Additionally, the fact that Respondent offered directly to sell or to make an arrangement regarding the domain name can contribute to a finding of bad faith. See La Chemise Lacoste v. M. Lee Ji Hong, - (September 26, 2001).
The Panel is of the opinion that the domain name is so obviously connected with Complainant’s trademark and its services that their very use by someone with no connection with Complainant suggests "opportunistic bad faith" (see Parfums Christian Dior v. Javier Garcia Quintas and Christiandior.net WIPO Case No. D2000-0226 (May 17, 2000) and Veuve Cliquot Ponsardin, Maison Fondée en 1772 v. The Polygenix Group Co., WIPO Case No.
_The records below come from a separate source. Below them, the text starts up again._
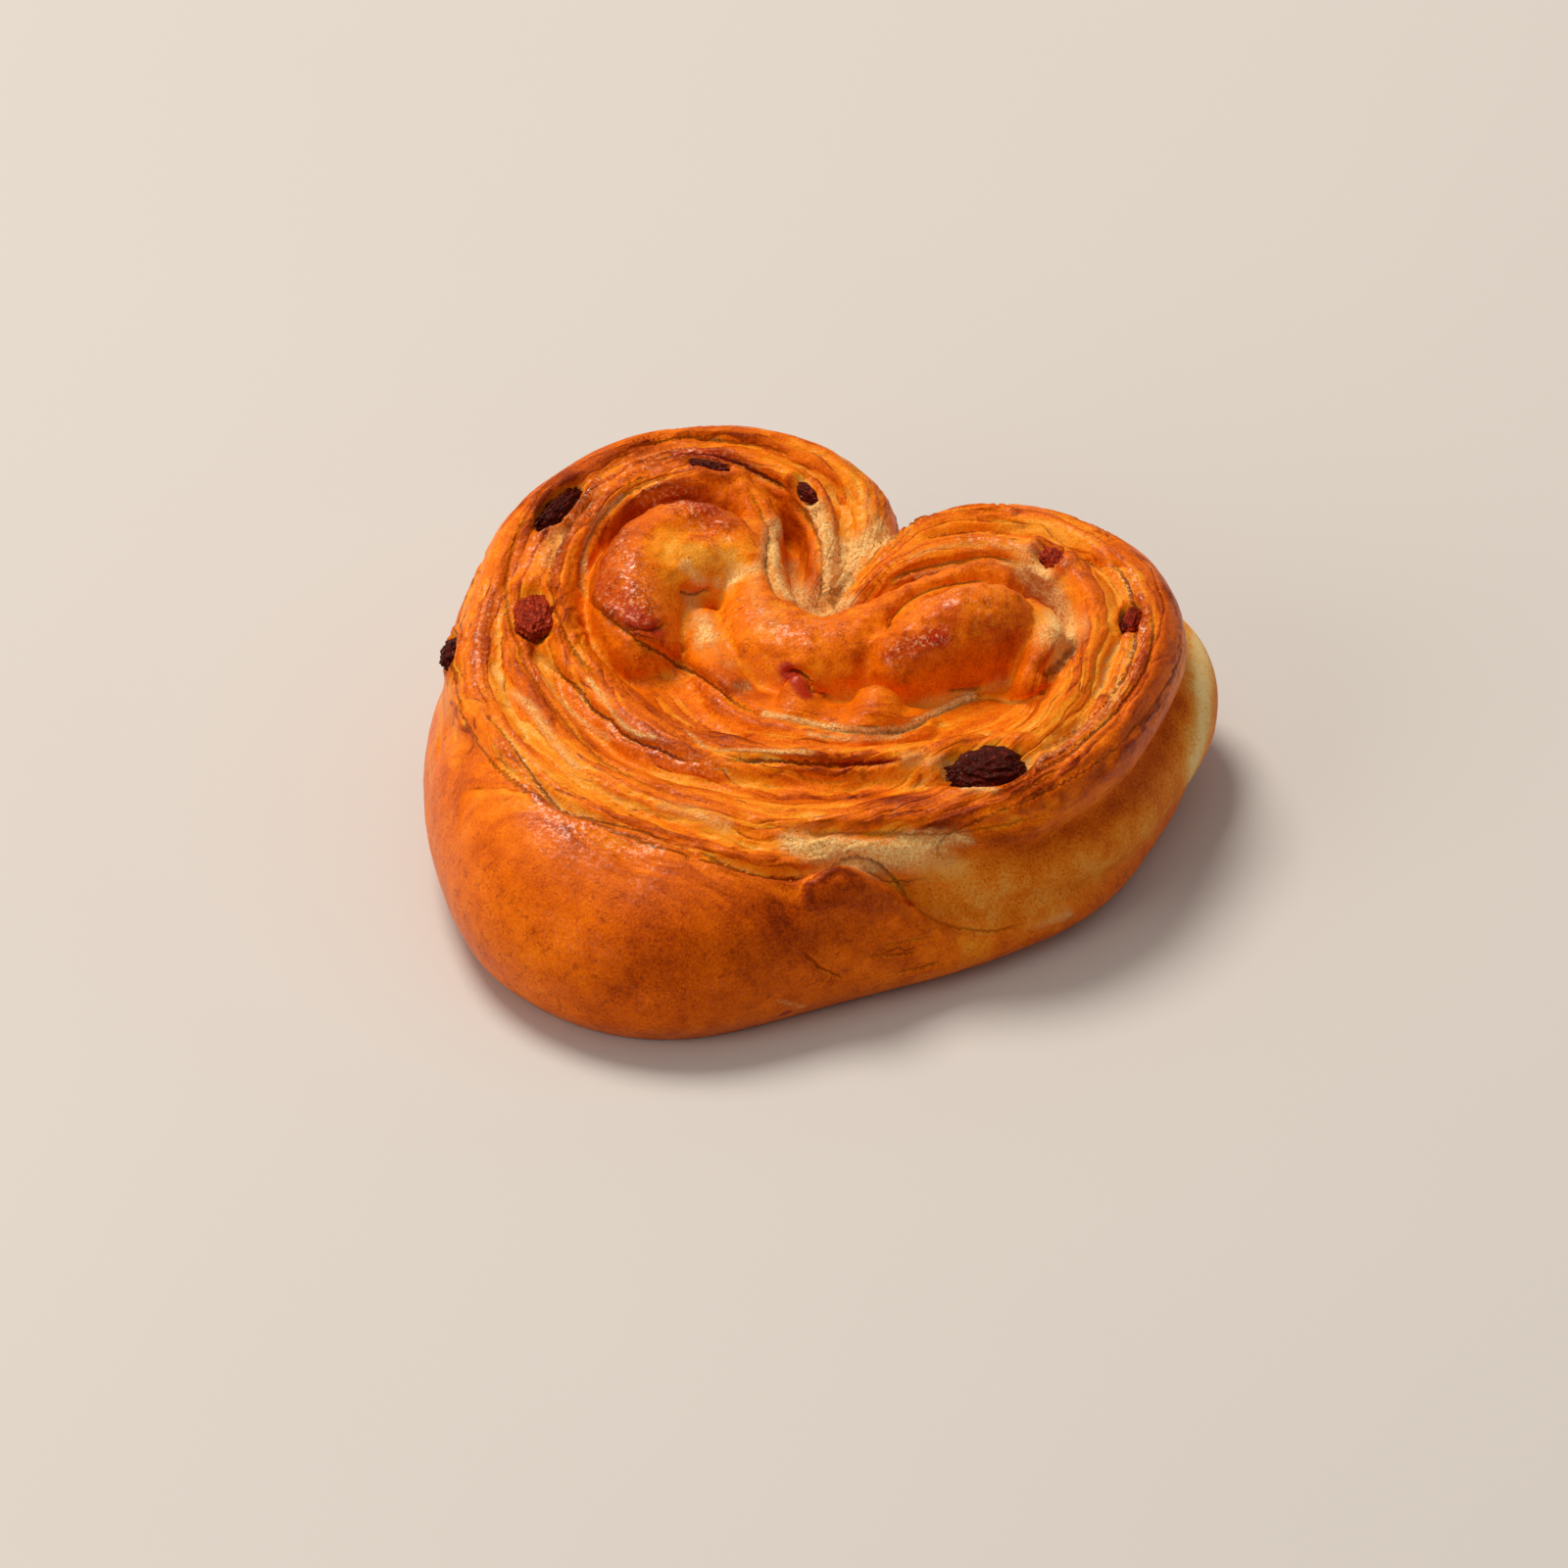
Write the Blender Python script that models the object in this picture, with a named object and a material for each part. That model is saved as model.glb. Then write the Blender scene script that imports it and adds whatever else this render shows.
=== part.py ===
"""A heart-shaped raisin bun: sweet dough that was rolled up, split along its fold and opened into two curls.

The tables below are in millimetres; new_object() turns them into metres. +Z is up and the bun lies on z = 0.
The notch of the heart is at +Y, its blunt tip at -Y, and X runs from the left curl to the right one.
"""

import math

import bmesh
import bpy
import numpy as np
from mathutils import Vector, noise

# Driving dimensions, in millimetres
METRES = 0.001
MIDDLE = (3.0, 5.5)
SHOULDER_HEIGHT = 26.0
CROWN_HEIGHT = 25.0
CROWN_INSET = 15.0
SUNK_BASE = 3.0
POCKET_GAP = 0.3
WRINKLE = 0.16

# How finely the dough is fused into one skin, how much that is softened, and the share of facets kept
VOXEL = 1.0
SOFTENING = 6
KEPT_SHARE = 0.115

# The outer edge, round the heart from the notch over the left curl, the tip and the right curl:
# (x, y, shoulder height as a share of SHOULDER_HEIGHT, lean of the wall as a share of WALL's insets)
OUTLINE = [
    (-3.0, 35.0, 0.85, 1.0),
    (-4.2, 46.3, 0.85, 1.0),
    (-14.0, 52.3, 0.9, 1.0),
    (-28.0, 52.5, 0.95, 1.0),
    (-42.0, 45.5, 0.97, 1.0),
    (-53.5, 33.0, 0.98, 1.0),
    (-56.4, 17.0, 0.97, 1.0),
    (-57.0, -5.0, 0.98, 1.0),
    (-53.0, -22.0, 1.0, 1.0),
    (-44.0, -41.0, 1.0, 1.1),
    (-31.0, -57.0, 0.98, 1.4),
    (-13.0, -64.0, 0.95, 1.8),
    (4.0, -60.0, 0.93, 1.5),
    (21.0, -44.0, 0.82, 0.9),
    (36.0, -27.5, 0.5, 0.8),
    (46.5, -9.5, 0.42, 0.8),
    (49.0, 8.5, 0.46, 0.8),
    (48.2, 26.5, 0.55, 0.85),
    (43.0, 41.5, 0.68, 0.9),
    (35.5, 50.5, 0.78, 1.0),
    (20.0, 53.0, 0.8, 1.0),
    (4.0, 46.5, 0.83, 1.0),
]

# The wall of the loaf from its foot to its shoulder: (inset, share of the shoulder's height)
WALL = [
    (8.0, -SUNK_BASE / SHOULDER_HEIGHT),
    (4.5, 0.0),
    (1.5, 0.14),
    (0.2, 0.3),
    (0.0, 0.44),
    (0.9, 0.62),
    (3.0, 0.8),
    (6.5, 0.93),
    (10.5, 1.0),
]
LEANING_FROM = 0.4

# Two hearts that the coils lie between: for each station round the bun, a point (x, y, z) of the outer one
# and a point of the inner one, on the crests of the dough
RIM = [
    (-7.0, 20.0, 26.0),
    (-4.5, 31.0, 30.0),
    (-9.0, 42.2, 33.9),
    (-23.0, 45.2, 36.7),
    (-39.3, 37.7, 37.6),
    (-49.7, 20.5, 36.2),
    (-51.0, 3.0, 33.0),
    (-48.0, -14.0, 30.0),
    (-41.0, -26.0, 28.5),
    (-28.0, -37.0, 27.5),
    (-10.0, -42.0, 26.5),
    (8.0, -41.0, 25.5),
    (24.0, -29.5, 27.0),
    (36.5, -18.0, 28.5),
    (43.0, -3.0, 29.5),
    (43.8, 13.0, 30.5),
    (41.0, 28.6, 32.0),
    (31.8, 39.3, 33.3),
    (17.0, 42.8, 34.1),
    (4.0, 35.8, 33.8),
    (-3.0, 21.0, 29.0),
]
WELL = [
    (-9.0, 13.0, 28.0),
    (-14.0, 20.0, 31.0),
    (-20.0, 28.0, 34.5),
    (-29.0, 31.5, 36.0),
    (-38.0, 26.0, 36.0),
    (-41.0, 15.0, 35.0),
    (-40.0, 3.0, 33.5),
    (-34.0, -6.0, 32.0),
    (-23.0, -11.5, 30.5),
    (-10.0, -15.5, 30.0),
    (2.0, -16.5, 29.5),
    (13.0, -13.5, 29.5),
    (24.0, -6.0, 30.0),
    (31.0, 1.0, 31.0),
    (33.5, 9.0, 32.0),
    (32.0, 18.0, 33.0),
    (28.0, 26.0, 34.0),
    (20.0, 30.0, 34.5),
    (11.0, 28.0, 34.5),
    (3.0, 21.5, 33.0),
    (-4.0, 14.5, 29.0),
]

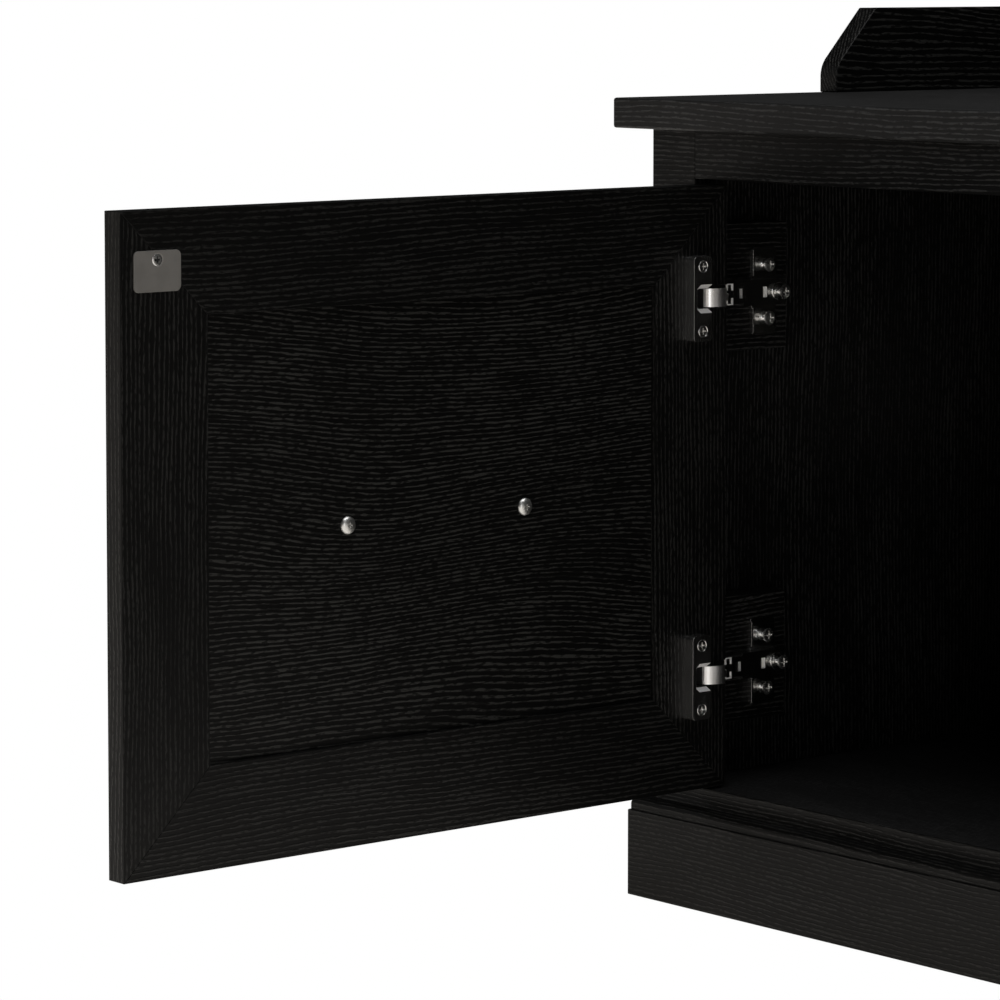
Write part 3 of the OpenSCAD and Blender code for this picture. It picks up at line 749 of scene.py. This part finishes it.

D2000-0163 (May 1, 2000)).
Since Complainant has established prima facie that Respondent has registered and is using the domain name in bad faith, Respondent’s failure to address this issue leads the Panel to find a negative inference and to conclude in favor of Complainant.
For the foregoing reasons, the Panel finds that:
(1) Respondent’s <travelplus.net> domain name is confusingly similar to Complainant’s TRAVELPLUS Marks.
(2) Respondent does not have any rights or legitimate interests in the <travelplus.net> domain name.
(3) Respondent registered and used the <travelplus.net> domain name in bad faith.
In accordance with Paragraphs 4(i) of the Policy and 15 of the Rules, the Panel orders that the domain name, <travelplus.net> be transferred to Complainant.